Her husband is ready for a baby — right now. "Eddie's six years older than me and doesn't want to be too old to run around with his son," she says.
Moses Gates, 34, an urban planner, knows the feeling. He recently broke up with his girlfriend, in part because she didn't want kids right away. "I'm basically like a 29-year-old woman," he says. "Time is running out." Gates has calculated the baby math, and he's stressing. "I'll be 35 this year! At best, I'll meet and marry someone at 36, then have kids at 37 or 38. So I'll be 60 before the kid is out of college!"
"I'm envious of my friends who are in the right situation to have babies," says Andrew Pelky, 27. "And I get choked up watching any movie involving fathers. I can't help it." Recently, the Harry Chapin father-son ballad "Cat's in the Cradle" came on the radio, and Pelky got so verklempt, he had to turn it off.
David Fallo, 34, a professional musician in New York City, says that many guys struggle with their desire to be dads, but it's not manly to express this need as vocally as women do. "My friend Rayne would rather talk about John Woo movies than diapers," Fallo says, "but he still really wants a baby."

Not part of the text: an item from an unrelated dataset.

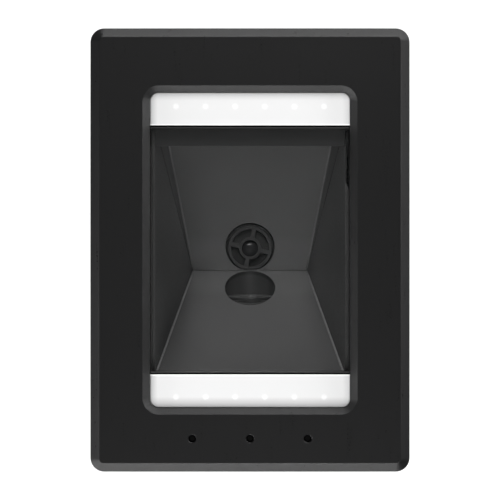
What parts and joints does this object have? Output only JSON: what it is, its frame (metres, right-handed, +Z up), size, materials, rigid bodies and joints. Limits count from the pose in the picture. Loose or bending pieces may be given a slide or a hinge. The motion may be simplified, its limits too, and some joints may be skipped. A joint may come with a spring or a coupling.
{
  "type": "desktop barcode scanner",
  "caption": "Box-shaped desktop barcode scanner that lies face up: chamfered bezel, clear window, white light panels and a mirror that folds the camera's view upwards.",
  "frame": {"origin": "centre of the footprint on the desk, at the height of the foot soles", "axes": "+Z up out of the window, +X to the right and -Y towards the indicators when the face is seen from above with the indicators nearest"},
  "size_m": [0.11, 0.1528, 0.0729],
  "materials": {
    "shell": "fine textured black moulding",
    "chamber": "semi-gloss black moulding",
    "rubber": "matt black rubber",
    "glass": "clear coated glass",
    "tape": "dark grey foam tape",
    "diffuser": "translucent white plastic",
    "board": "green solder resist",
    "chip": "black moulded package",
    "steel": "plated steel",
    "brass": "turned brass",
    "ribbon": "amber polyimide film",
    "guide": "smoked clear plastic",
    "mirror": "front-coated mirror",
    "foam": "black foam",
    "lens_body": "black anodised metal",
    "lens_glass": "coated lens glass"
  },
  "bodies": {
    "scanner_body": {"face_bezel": "shell", "rear_housing": "shell", "mirror_bracket": "shell", "lens_holder": "shell", "rubber_foot_1": "rubber", "rubber_foot_2": "rubber", "rubber_foot_3": "rubber", "rubber_foot_4": "rubber", "housing_screw_1": "steel", "housing_screw_2": "steel", "housing_screw_3": "steel", "housing_screw_4": "steel", "light_board_screw_1": "steel", "light_board_screw_2": "steel", "light_board_screw_3": "steel", "light_board_screw_4": "steel", "chamber_screw_1": "steel", "chamber_screw_2": "steel", "chamber_screw_3": "steel", "chamber_screw_4": "steel", "main_board_screw_1": "steel", "main_board_screw_2": "steel", "main_board_screw_3": "steel", "main_board_screw_4": "steel", "indicator_screw_1": "steel", "indicator_screw_2": "steel", "mirror_bracket_screw_1": "steel", "mirror_bracket_screw_2": "steel", "lens_holder_screw_1": "steel", "lens_holder_screw_2": "steel", "camera_board_screw_1": "steel", "camera_board_screw_2": "steel", "window_glass": "glass", "right_window_tape": "tape", "left_window_tape": "tape", "upper_diffuser": "diffuser", "lower_diffuser": "diffuser", "upper_light_board": "board", "lower_light_board": "board", "main_board": "board", "indicator_board": "board", "camera_board": "board", "optical_chamber": "chamber", "processor": "chip", "buzzer": "chip", "interface_socket": "chip", "image_sensor": "chip", "upper_light_lead": "ribbon", "lower_light_lead": "ribbon", "camera_flex": "ribbon", "indicator_lead": "ribbon", "indicator_light_guide": "guide", "fold_mirror": "mirror", "lower_mirror_pad": "foam", "upper_mirror_pad": "foam", "lens_lock_ring": "brass"},
    "lens_carriage": {"lens_glass": "lens_glass"},
    "lens_barrel": {"lens_barrel": "lens_body"}
  },
  "joints": [
    {"name": "lens_focus_travel", "type": "slide", "parent": "scanner_body", "child": "lens_carriage", "axis": [0, 0.9991, 0.0419], "range_m": [-0.00025, 0.00025]},
    {"name": "lens_focus_turn", "type": "hinge", "parent": "lens_carriage", "child": "lens_barrel", "pos_m": [0, -0.01718, 0.02047], "axis": [0, 0.9991, 0.0419], "range_deg": [-180, 180]}
  ],
  "couplings": [
    {"joint": "lens_focus_turn", "follows": "lens_focus_travel", "rad_per_m": 12566}
  ]
}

As does Fallo. Recently, he had dinner at a chic restaurant, and while his friends sipped cocktails, Fallo entertained the lone toddler at the table, throwing the little girl up in the air until she exploded in laughter and her mother exclaimed, "My God, you need to be a dad right now!"
Fallo also has a 5-year-old niece, and he travels to Boston just to see her. For her last birthday, he baked a cake in the shape of Hello Kitty. The project took 12 hours and cost Fallo $200 in materials, but the effort didn't faze him.
"I think like a woman sometimes," says Fallo. "I'm giving myself until the age of 40 to meet Mrs. Right, and then I'm adopting."